F/B – Biomarker For Weight Issues Or Just Another Marketing Tool?

It is undeniable that the recent discovery of the human microbiome has been a game changer in terms of our understanding of health. However, as with any early discovery the hype about all the potential profits it can bring is present as well. This inevitably attracts all types of interests. The microbiome space being new and promising makes launching and selling products easier to implement. As our world is getting sicker, people are looking in any place that will offer a flicker of hope. Thus, it is easy for certain companies to cherrypick a few scientific papers on a topic where consensus has not yet been reached and use them to their advantage.

The current research effort is mainly focusing on finding certain microbial signatures of dysbiosis that will serve as an alert to the onset of specific diseases. This is nothing groundbreaking as it follows the same structure as the rest of modern medicine — doctors run diagnostic tests and figure out what drugs patients should take to get their numbers within the reference range. It is a tried and tested structure and makers of home stool and vaginal tests have decided to follow the same pattern. One of the potential biomarkers from a home stool test that has gained popularity is the F/B ratio. Here, F stands for the relative abundance of Firmicutes, and B stands for the relative abundance of Bacteroidetes in the gut. Firmicutes & Bacteroidetes are the most abundant phyla of bacteria in the Western gut. This ratio allegedly provides information on whether the test taker has weight issues and how to fix them. For F/B values it has been proposed that it is best to have this number low – generally smaller than 1 — this is based on some studies (mostly on animals), with the notion that a high F/B ratio is linked to obesity.
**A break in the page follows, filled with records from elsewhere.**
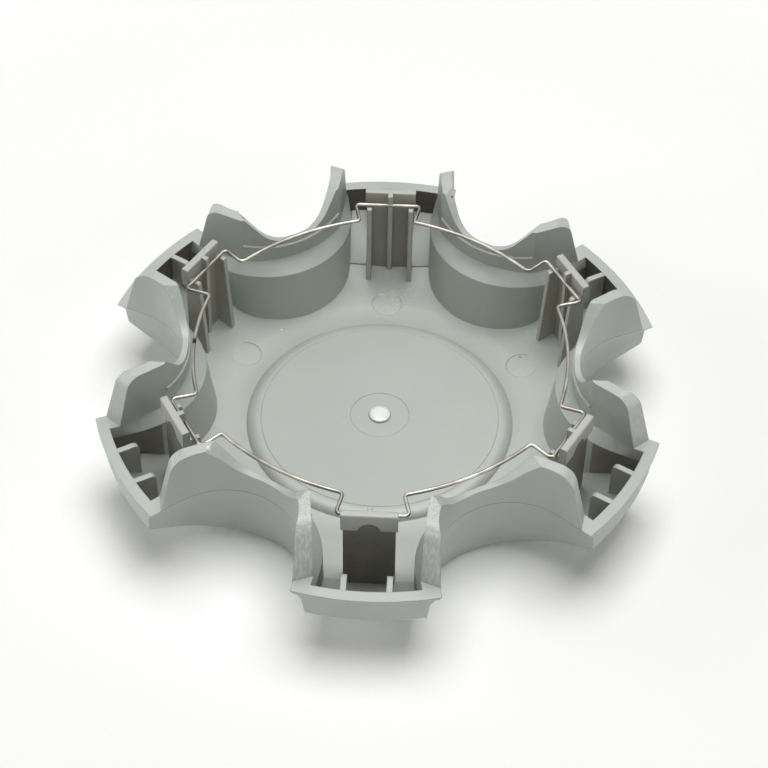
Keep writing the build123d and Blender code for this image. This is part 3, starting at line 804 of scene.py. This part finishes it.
class CAP_OT_stage(bpy.types.Operator):
    """Set the paper, the lamps and the camera"""

    bl_idname = "cap.stage"
    bl_label = "Stage"

    def execute(self, context):
        scene = context.scene
        stage = scene.cap_stage
        self.lay_paper(scene, stage)
        self.light_room(scene, stage)
        self.hang_softbox(scene, "overhead", stage.overhead, stage.overhead_place)
        self.hang_softbox(scene, "left", stage.left, stage.left_place)
        self.hang_softbox(scene, "right", stage.right, stage.right_place)
        self.hang_softbox(scene, "front", stage.front, stage.front_place)
        self.place_camera(scene, stage)
        scene.view_settings.view_transform = "Standard"
        return {"FINISHED"}

    def lay_paper(self, scene, stage):
        """Lays the background paper under the cap."""
        bm = bmesh.new()
        bmesh.ops.create_grid(bm, x_segments=1, y_segments=1, size=stage.paper_reach)
        mesh = bpy.data.meshes.new("paper")
        bm.to_mesh(mesh)
        bm.free()
        mesh.materials.append(seamless_paper(scene.cap_colours))
        paper = bpy.data.objects.new("paper", mesh)
        scene.collection.objects.link(paper)

    def light_room(self, scene, stage):
        """Lights the room evenly, and shows the lens a white one."""
        world = bpy.data.worlds.new("room")
        scene.world = world
        world.use_nodes = True
        tree = world.node_tree
        tree.nodes.clear()
        level = add(tree, "ShaderNodeMapRange", inputs={
            "Value": seen(tree), "To Min": stage.room_light})
        back = add(tree, "ShaderNodeBackground", inputs={
            "Color": (1, 1, 1, 1), "Strength": level})
        add(tree, "ShaderNodeOutputWorld", inputs={"Surface": back})

    def hang_softbox(self, scene, name, power, place):
        """Hangs one softbox, turned to the cap."""
        lamp = bpy.data.lights.new(name, "AREA")
        lamp.shape = "SQUARE"
        lamp.size = scene.cap_stage.softbox
        lamp.energy = power
        holder = bpy.data.objects.new(name, lamp)
        holder.location = place
        holder.rotation_euler = (-Vector(place)).to_track_quat("-Z", "Y").to_euler()
        scene.collection.objects.link(holder)

    def place_camera(self, scene, stage):
        """Places the camera where the photograph was taken from."""
        lens = bpy.data.cameras.new("camera")
        lens.lens = stage.lens
        lens.sensor_width = stage.sensor
        camera = bpy.data.objects.new("camera", lens)
        a, e, r = stage.azimuth, stage.elevation, stage.roll
        ahead = -Vector((math.sin(a) * math.cos(e), -math.cos(a) * math.cos(e), math.sin(e)))
        right = ahead.cross(Vector((0, 0, 1))).normalized()
        up = right.cross(ahead)
        across = math.cos(r) * right + math.sin(r) * up
        above = math.cos(r) * up - math.sin(r) * right
        place = Vector(stage.target) - ahead * stage.distance
        turn = Matrix((across, above, -ahead)).transposed().to_4x4()
        camera.matrix_world = Matrix.Translation(place) @ turn
        scene.collection.objects.link(camera)
        scene.camera = camera


class CAP_PT_panel(bpy.types.Panel):
    """Lists the cap's pieces and its stage"""

    bl_label = "Centre Cap"
    bl_idname = "CAP_PT_panel"
    bl_space_type = "VIEW_3D"
    bl_region_type = "UI"
    bl_category = "Centre Cap"

    def draw(self, context):
        for operator in (CAP_OT_moulding, CAP_OT_wire, CAP_OT_stage):
            self.layout.operator(operator.bl_idname)


CLASSES = (
    CapFinish, CapColours, StageSettings,
    CAP_OT_moulding, CAP_OT_wire, CAP_OT_stage, CAP_PT_panel)


def register():
    for item in CLASSES:
        bpy.utils.register_class(item)
    bpy.types.Scene.cap_finish = bpy.props.PointerProperty(type=CapFinish)
    bpy.types.Scene.cap_colours = bpy.props.PointerProperty(type=CapColours)
    bpy.types.Scene.cap_stage = bpy.props.PointerProperty(type=StageSettings)


def unregister():
    del bpy.types.Scene.cap_stage
    del bpy.types.Scene.cap_colours
    del bpy.types.Scene.cap_finish
    for item in reversed(CLASSES):
        bpy.utils.unregister_class(item)


def main():
    register()
    bpy.ops.cap.moulding()
    bpy.ops.cap.wire()
    bpy.ops.cap.stage()


if __name__ == "__main__":
    main()
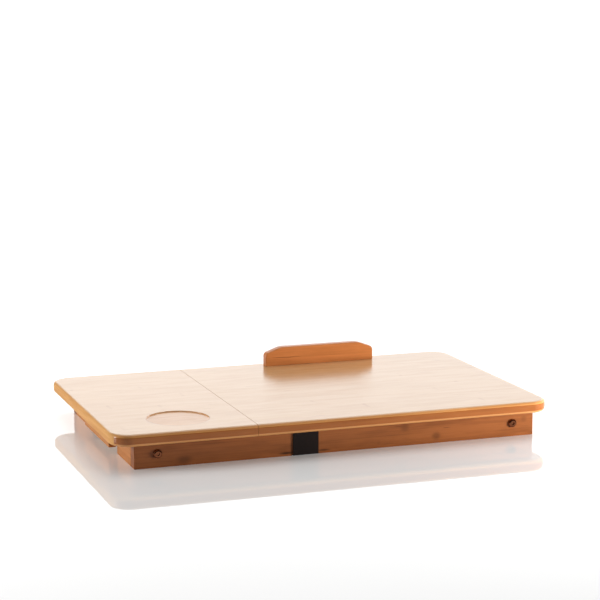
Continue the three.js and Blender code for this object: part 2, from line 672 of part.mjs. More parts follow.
const drawer = subAssembly();
const drawerInside = DRAWER_BOX.half - DRAWER_BOX.wall - JOINT;
const insideY = [DRAWER_Y - drawerInside, DRAWER_Y + drawerInside];
const frontY = [DRAWER_Y - DRAWER_FRONT.half, DRAWER_Y + DRAWER_FRONT.half];
addPiece(drawer, 'drawer_front', block([DRAWER_FRONT.outer, DRAWER_FRONT.inner], frontY,
  [DRAWER_FRONT.low, DRAWER_FRONT.high]), bambooFrame);
addPiece(drawer, 'drawer_side_front', drawerSide(-1), bambooFrame);
addPiece(drawer, 'drawer_side_rear', drawerSide(1), bambooFrame);
addPiece(drawer, 'drawer_back', block([DRAWER_BOX.back - DRAWER_BOX.wall, DRAWER_BOX.back], insideY,
  [DRAWER_FLOOR.high + JOINT, DRAWER_BOX.high]), bambooFrame);
addPiece(drawer, 'drawer_floor', block([DRAWER_BOX.front, DRAWER_BOX.back], insideY,
  [DRAWER_FLOOR.low, DRAWER_FLOOR.high]), bambooPly);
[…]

Usually, a large reason why a person would order a home stool test is likely because they feel something is off with their health — they are not right in the homeostasis state that they intrinsically know they should be in. Naturally, they are looking for answers, the type of answers that they will not get when they go to their doctor, who likely does not have the time to listen to the details of their malaise, unless it is something very obvious or very serious. Perhaps a home test will point the person in the right direction to solve their discomfort. If a number is off in the test, the idea is to push it back to where it is supposed to be by implementing lifestyle changes or, better yet for the seller of the test, by supplement intake. It is important to note that women are more likely to purchase home stool tests and are also more likely to feel self-conscious of their weight. Therefore, they are more likely to buy supplements that promise to restore this ratio to equilibrium.

When one looks at the academic literature related to F/B ratios, there are a lot of studies that find the evidence inconclusive. There is a very interesting meta-analysis looking at studies from different countries, such as, Thailand, UK, Pakistan, Ukraine, Argentina, USA, Chile, India, etc. that warns that it is “difficult to associate the F/B ratio with a determined health status”. Even further, looking at hunter-gatherer and tribal microbiomes this ratio is very high — 32 in some cases with a lack of any weight issues. See table below:

Obviously, there are many open questions remaining about the F/B ratio. Claiming that it is possibly linked to obesity, while not fully erroneous at the moment due to the hypothetical nature of the statement, is not giving a clear picture of the science. Selling products that change the F/B gut ratio with the implied hope of weight loss is simply wrong. We clearly need more rigorous science and we need a lot more education on the topic so that consumers at the very least do not waste their hard earned money on a product that hopefully is just placebo while at its worst can potentially cause some harm, since its intended purpose is to change a ratio whose meaning is currently not well understood.

As a summary I think this quote by F. Shanahan, MD, a research professor at University College Cork in Ireland, says it best: “The need for precision in communicating microbiome science is amplified by human gullibility to the promise of personal microbiome ‘tests’ and unsupported health claims for microbiota manipulation. This aspect reflects poor capacity for critical thinking, particularly risk and benefit appraisal by consumers.”


• Magne, F. et al. The Firmicutes/Bacteroidetes Ratio: A Relevant Marker of Gut Dysbiosis in Obese Patients? Nutrients 12, 1474 (2020).

• Schnorr, S.L. et al. Gut microbiome of the Hadza hunter-gatherers. Nat. Commun. 5, 3654 (2014).

• Ramadass, B. et al. Faecal microbiota of healthy adults in south India: Comparison of a tribal & a rural population. Indian J. Med. Res. 145, 237-246 (2017).

• Krajmalnik-Brown, R. et al. Effects of gut microbes on nutrient absorption and energy regulation. Nutr. Clin Pract. 2, 201-214 (2012).

• Louis, S. et al. Characterization of the Gut Microbial Community of Obese Patients Following a Weight-Loss Intervention Using Whole Metagenome Shotgun Sequencing. PLoS One 2, 11 (2016).

• Shan Y. et al. Responsible stewardship for communicating microbiome research to the press and public. Nat. Med. 25, 872–874 (2019).

• Lynch S.V., Ng, S.C., Shanahan, F. et al. Translating the gut microbiome: ready for the clinic? Nat. Rev. Gastroenterol. Hepatol. 16, 656–661 (2019).